I am training a neural network with tf-keras. It is a multi-label classification where each sample belongs to multiple classes [1,0,1,0..etc] .. the final model line (just for clarity) is:
model.add(tf.keras.layers.Dense(9, activation='sigmoid'))#final layer
model.compile(loss='binary_crossentropy', optimizer=optimizer,
metrics=[tf.keras.metrics.BinaryAccuracy(),
tfa.metrics.F1Score(num_classes=9, average='macro',threshold=0.5)])
I need to generate precision, recall and F1 scores for these (I already get the F1 score reported during training). For this I am using sklearns classification report, but I need to confirm that I am using it correctly in the multi-label setting.

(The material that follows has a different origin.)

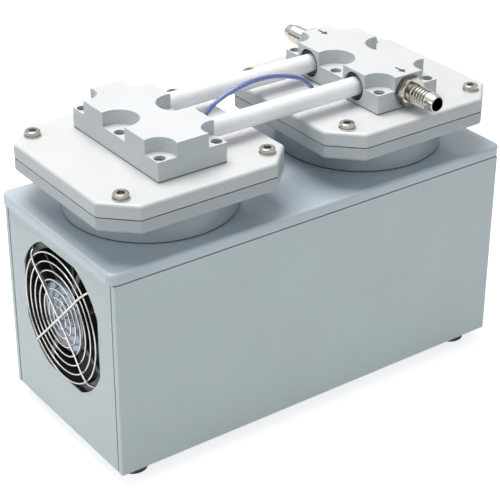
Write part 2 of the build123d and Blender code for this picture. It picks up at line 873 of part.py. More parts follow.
def capacitor():
    half = capacitor_l / 2
    z = z_floor_in + capacitor_r
    return cyl_x(capacitor_r, capacitor_x - half, capacitor_x + half, capacitor_y, z)


# ------------------------------------------------------------------ fan
def fan_corners():
    return corners(fan_hole_pitch / 2, fan_hole_pitch / 2)


def fan_frame():
    """Square frame round a bore, waisted between its flanges, with a hub on four struts."""
    half = fan_square / 2
    front = -fan_front
    back = -fan_back
    inner = front + fan_flange_t
    outer = back - fan_flange_t
    body = block(front, back, -half, half, z_shaft - half, z_shaft + half)
    waist = cyl_x(fan_bore_r + fan_wall, inner, outer, 0, z_shaft)
    body -= block(inner, outer, -half, half, z_shaft - half, z_shaft + half) - waist
    body -= cyl_x(fan_bore_r, front, back, 0, z_shaft)
    struts = block(front, front + fan_hub_t, -fan_bore_r - 0.4, fan_bore_r + 0.4, -strut_w / 2, strut_w / 2)
    for turn in strut_turns:
        body += Pos(0, 0, z_shaft) * Rot(turn, 0, 0) * struts
    body += cyl_x(fan_hub_r, front, front + fan_hub_t, 0, z_shaft)
    body += cyl_x(fan_sleeve_r, front, front + fan_sleeve_l, 0, z_shaft)
    body -= cyl_x(fan_pin_r + run_clearance, front + 1.5, front + fan_sleeve_l, 0, z_shaft)
    for dy, dz in fan_corners():
        body -= cyl_x(fan_hole_r, front, back, dy, z_shaft + dz)
    return body


def fan_cap():
    """Thin bright disc on the fan's hub."""
    return cyl_x(fan_hub_r - 1.5, -fan_front - 0.6, -fan_front, 0, z_shaft)


def fan_rotor():
    front = -fan_front + fan_hub_t + 1
    back = -fan_back - 1
    cup = cyl_x(rotor_hub_r, front, back, 0, z_shaft)
    cup -= cyl_x(rotor_hub_r - rotor_wall, front, back - rotor_wall, 0, z_shaft)
    cup += cyl_x(fan_pin_r, -fan_front + 2, back - rotor_wall, 0, z_shaft)
    tip = fan_bore_r - blade_tip_gap
    middle = (front + back) / 2
    root = rotor_hub_r - 1
    blades = []
    for i in range(blade_count):
        blade = block(-blade_chord / 2, blade_chord / 2, -blade_t / 2, blade_t / 2, root, tip + 2)
        blade = Rot(0, 0, blade_pitch) * blade
        blades.append(Pos(middle, 0, z_shaft) * Rot(i * 360 / blade_count, 0, 0) * blade)
    sweep_space = cyl_x(tip, front, back, 0, z_shaft) - cyl_x(root, front, back, 0, z_shaft)
    for blade in blades:
        cup += blade & sweep_space
    return cup


def guard_ring(radius, x, wire):
    profile = Plane.XZ * Pos(x, radius) * RegularPolygon(wire * 1.05, 8)
    return Pos(0, 0, z_shaft) * revolve(profile, Axis.X)


def guard_stay(turn, x_front):
    """A wire across the rings, cranked back behind the panel to an eyelet at each end."""
    reach = fan_hole_pitch / 2 * sqrt(2)
    x_back = -half_l + sheet + stay_r
    bend = aperture_r - 8
    path = FilletPolyline(
        (x_back, 0, -reach + eyelet_r - stay_r), (x_back, 0, -aperture_r + 1), (x_front, 0, -bend),
        (x_front, 0, bend), (x_back, 0, aperture_r - 1), (x_back, 0, reach - eyelet_r + stay_r),
        radius=2.0,
    )
    start = Plane(origin=path @ 0, z_dir=path % 0)
    wire = sweep(start * Circle(stay_r), path=path)
    for end in (-1, 1):
        eye = Rot(0, 90, 0) * Torus(eyelet_r - stay_r, stay_r)
        wire += Pos(x_back, 0, end * reach) * eye
    return Pos(0, 0, z_shaft) * Rot(turn, 0, 0) * wire


def fan_guard():
    ring_x_place = -half_l - guard_proud
    stay_x = ring_x_place - wire_r - stay_r + 0.35
    guard = guard_stay(45, stay_x) + guard_stay(-45, stay_x)
    for i in range(guard_ring_count):
        guard += guard_ring(guard_ring_r - i * guard_ring_pitch, ring_x_place, wire_r)
    return guard


def fan_studs():
    end = -fan_back + nut_t + 2
    return [cyl_x(stud_r, -half_l + sheet, end, dy, z_shaft + dz) for dy, dz in fan_corners()]


def fan_nuts():
    nuts = []
    for dy, dz in fan_corners():
        nut = hex_prism(nut_af, 0, nut_t) - Pos(0, 0, nut_t / 2) * Cylinder(stud_r, nut_t)
        nuts.append(Pos(-fan_back, dy, z_shaft + dz) * Rot(0, 90, 0) * nut)
    return nuts


# ------------------------------------------------------------------ right end
def centred_x(x0, x1, y, w, z, h):
    return block(x0, x1, y - w / 2, y + w / 2, z - h / 2, z + h / 2)


def power_inlet():
    """Mains inlet socket: a rimmed box through the panel with an open cavity."""
    z = z_case + inlet_z
    back = half_l - inlet_depth
    rim = centred_x(
        half_l, half_l + inlet_rim_t, inlet_y, inlet_w + 2 * inlet_rim, z, inlet_h + 2 * inlet_rim
    )
    rim = fillet(rim.edges().filter_by(Axis.X), 3)
    body = rim + centred_x(back, half_l, inlet_y, inlet_w, z, inlet_h)
    mouth = half_l + inlet_rim_t
    cavity = centred_x(
        mouth - inlet_cavity, mouth, inlet_y, inlet_w - 2 * inlet_wall, z, inlet_h - 2 * inlet_wall
    )
    return body - chamfer(cavity.edges().filter_by(Axis.X).group_by(Axis.Z)[-1], 3.5)


def inlet_pins():
    """Line, earth and neutral blades, standing on the socket's floor."""
    z = z_case + inlet_z
    floor = half_l + inlet_rim_t - inlet_cavity
    pins = []
    for i in (-1, 0, 1):
        rise = pin_rise if i == 0 else -pin_rise
        pins.append(centred_x(floor, floor + pin_l, inlet_y + i * pin_pitch, pin_t, z + rise, pin_w))
    return pins


def switch_housing():
    z = z_case + inlet_z
    rim = centred_x(
        half_l, half_l + switch_rim_t, switch_y, switch_w + 2 * switch_rim, z, switch_h + 2 * switch_rim
    )
    body = rim + centred_x(half_l - switch_depth, half_l, switch_y, switch_w, z, switch_h)
    body -= centred_x(
        half_l - switch_depth + switch_wall, half_l + switch_rim_t,
        switch_y, switch_w - 2 * switch_wall, z, switch_h - 2 * switch_wall,
    )
    inner_h = switch_h / 2 - switch_wall
    return body + cyl_z(rocker_pin_r, z - inner_h, z + inner_h, half_l - rocker_pivot_depth, switch_y)


def rocker_switch():
    """Rocker with a dished face, lying at one end of its travel."""
    z = z_case + inlet_z
    width = switch_w - 2 * switch_wall - 2 * rocker_gap
    height = switch_h - 2 * switch_wall - 2 * rocker_gap
    pivot_x = half_l - rocker_pivot_depth
    crest = pivot_x + rocker_rise
    body = centred_x(pivot_x - 3.5, crest, switch_y, width - 2, z, height)
    body -= cyl_z(rocker_r, z - height, z + height, crest + rocker_r - rocker_dish, switch_y)
    body -= cyl_z(rocker_pin_r + run_clearance, z - height, z + height, pivot_x, switch_y)
    turn = Pos(pivot_x, switch_y, 0) * Rot(0, 0, rocker_tilt) * Pos(-pivot_x, -switch_y, 0)
    return turn * body


# ------------------------------------------------------------------ build
save("base_plate", base_plate())
save("left_end_panel", left_end_panel())
save("right_end_panel", right_end_panel())
save("top_plate", top_plate())
save("rubber_feet", *[foot(x, y) for x, y in foot_places()])
save("foot_screws", *[foot_screw(x, y) for x, y in foot_places()])
save("foot_nuts", *[foot_nut(x, y) for x, y in foot_places()])
save("cover_screws", *[cover_screw(x, y) for x, y in cover_screw_places()])

for name, sy in ENDS:
    save(f"{name}_cover", cover(sy))
    save(f"connecting_tube_{name}", connecting_tube(sy))
    save(f"hose_nozzle_{name}", hose_nozzle(sy))

for name, side in SIDES:
    save(f"crankcase_{name}", crankcase(side))
    save(f"head_plate_{name}", head_plate(side))
    save(f"manifold_{name}", manifold(side))
    save(f"diaphragm_{name}", diaphragm(side))
    save(f"clamp_disc_{name}", clamp_disc(side))
    save(f"clamp_screw_{name}", clamp_screw(side))
    save(f"connecting_rod_{name}", connecting_rod(side))
    save(f"rod_bearing_{name}", rod_bearing(side))
    save(f"eccentric_{name}", eccentric(side))

save("manifold_gaskets", manifold_gasket(-1), manifold_gasket(1))
save("valve_flaps", *valve_flaps(-1), *valve_flaps(1))
save("head_screws", *head_screws(-1), *head_screws(1))
save("head_washers", *head_washers(-1), *head_washers(1))
save("manifold_screws", *manifold_screws(-1), *manifold_screws(1))
save("tube_seals", *tube_seals())
save("nozzle_seals", nozzle_seal(-1), nozzle_seal(1))
save("balance_hose", balance_hose())
save("hose_fittings", hose_fitting(-1), hose_fitting(1))

save("motor_housing", motor_housing())
save("motor_bells", motor_bell(-1), motor_bell(1))
save("motor_shaft", motor_shaft())
save("motor_rotor", motor_rotor())
save("shaft_bearings", shaft_bearing(-1), shaft_bearing(1))
save("stator_core", stator_core())
save("stator_winding", stator_winding(-1), stator_winding(1))
save("motor_cradle", motor_cradle())
save("capacitor", capacitor())

save("fan_frame", fan_frame())
save("fan_cap", fan_cap())
save("fan_rotor", fan_rotor())
save("fan_guard", fan_guard())
save("fan_studs", *fan_studs())
save("fan_nuts", *fan_nuts())

save("power_inlet", power_inlet())
save("inlet_pins", *inlet_pins())
save("switch_housing", switch_housing())
save("rocker_switch", rocker_switch())
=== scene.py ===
# %% [markdown]
# # A twin-head diaphragm vacuum pump
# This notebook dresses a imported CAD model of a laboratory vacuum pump: a sheet-metal box with a motor
# inside, two octagonal pump heads on top, manifold blocks on the heads, and tubes that join them. The
# CAD solids fix every size and place. Blender adds finishes, fine edges and small turned details. The
# frame is in metres: X runs along the casing from its fan end, Y goes to the rear and Z is up.

import bmesh
import bpy
import json
from math import cos, pi, radians, sin, sqrt
from mathutils import Matrix, Vector

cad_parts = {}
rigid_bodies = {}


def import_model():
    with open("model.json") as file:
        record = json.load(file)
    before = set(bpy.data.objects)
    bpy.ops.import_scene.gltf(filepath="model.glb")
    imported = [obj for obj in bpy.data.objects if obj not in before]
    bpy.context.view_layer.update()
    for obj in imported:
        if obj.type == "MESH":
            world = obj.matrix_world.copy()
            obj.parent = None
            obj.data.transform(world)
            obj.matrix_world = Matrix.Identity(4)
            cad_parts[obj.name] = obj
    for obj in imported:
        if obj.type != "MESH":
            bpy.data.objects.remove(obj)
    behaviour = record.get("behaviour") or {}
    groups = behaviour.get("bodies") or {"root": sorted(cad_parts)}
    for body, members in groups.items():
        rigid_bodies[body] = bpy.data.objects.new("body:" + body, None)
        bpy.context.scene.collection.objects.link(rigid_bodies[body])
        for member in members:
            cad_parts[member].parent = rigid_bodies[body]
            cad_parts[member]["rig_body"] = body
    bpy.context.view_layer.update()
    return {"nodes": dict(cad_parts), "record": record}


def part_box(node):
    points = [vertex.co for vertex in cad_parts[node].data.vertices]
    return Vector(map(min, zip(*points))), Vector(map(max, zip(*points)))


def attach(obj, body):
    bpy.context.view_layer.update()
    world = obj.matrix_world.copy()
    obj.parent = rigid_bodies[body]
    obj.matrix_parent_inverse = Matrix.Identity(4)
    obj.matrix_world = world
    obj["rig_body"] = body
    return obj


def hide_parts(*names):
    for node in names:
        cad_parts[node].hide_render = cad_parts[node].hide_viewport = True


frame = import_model()
nodes = frame["nodes"]
mm = 0.001


def add_object(name, data):
    """Put an object with this data into the scene."""
    added = bpy.data.objects.new(name, data)
    bpy.context.scene.collection.objects.link(added)
    return added


def as_mesh(work, name):
    """Write a bmesh into a new mesh and free it."""
    mesh = bpy.data.meshes.new(name)
    work.to_mesh(mesh)
    work.free()
    return mesh


# %% [markdown]
# ## Camera
# The pump is seen from its front left corner and from above. A long lens keeps the casing's edges nearly
# parallel, as a catalogue picture does. The camera's place and its three axes are worked out from one
# azimuth, one elevation and a very small roll, so nothing has to be turned by hand.

# %% Camera
camera_place = Vector((-0.7104, -0.9750, 0.7870))
azimuth = radians(-35.764)
elevation = radians(29.074)
roll = radians(0.138)
sensor = 36.0
lens = 114.93


def camera_axes():
    back = Vector((sin(azimuth) * cos(elevation), -cos(azimuth) * cos(elevation), sin(elevation)))
    level = (-back).cross(Vector((0, 0, 1))).normalized()
    up = level.cross(-back)
    return level * cos(roll) + up * sin(roll), up * cos(roll) - level * sin(roll), back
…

from sklearn.metrics import classification_report
pred = model.predict(x_test)
pred_one_hot = np.around(pred)#this generates a one hot representation of predictions
print(classification_report(one_hot_ground_truth, pred_one_hot))
This works fine and i get the full report for every class including F1 scores that match the F1score metric from tensorflow addons (for macro F1). Sorry this post is verbose but what I am unsure about is:
Is it correct that the predictions need to be one-hot encoded in the case of the multi-label setting? If I pass in the normal prediction scores (sigmoid probabilities) an error is thrown...
thank you.
It is correct to use classification_report
for both binary, multi-class and multi-label classification.
The labels are not one-hot-encoded in case of multi-class classification. They simply need to be either indices
or labels
.
You can see that both code below yield the same output:
Example with indices
from sklearn.metrics import classification_report
import numpy as np
labels = np.array(['A', 'B', 'C'])
y_true = np.array([1, 2, 0, 1, 2, 0])
y_pred = np.array([1, 2, 1, 1, 1, 0])
print(classification_report(y_true, y_pred, target_names=labels))
Example with labels
from sklearn.metrics import classification_report
import numpy as np
labels = np.array(['A', 'B', 'C'])
y_true = labels[np.array([1, 2, 0, 1, 2, 0])]
y_pred = labels[np.array([1, 2, 1, 1, 1, 0])]
print(classification_report(y_true, y_pred))
Both returns
precision recall f1-score support
A 1.00 0.50 0.67 2
B 0.50 1.00 0.67 2
C 1.00 0.50 0.67 2
accuracy 0.67 6
macro avg 0.83 0.67 0.67 6
weighted avg 0.83 0.67 0.67 6
In the context of multi-label classification, classification_report
can be used like in the example below:
from sklearn.metrics import classification_report
import numpy as np
labels =['A', 'B', 'C']
y_true = np.array([[1, 0, 1],
[0, 1, 0],
[1, 1, 1]])
y_pred = np.array([[1, 0, 0],
[0, 1, 1],
[1, 1, 1]])
print(classification_report(y_true, y_pred, target_names=labels))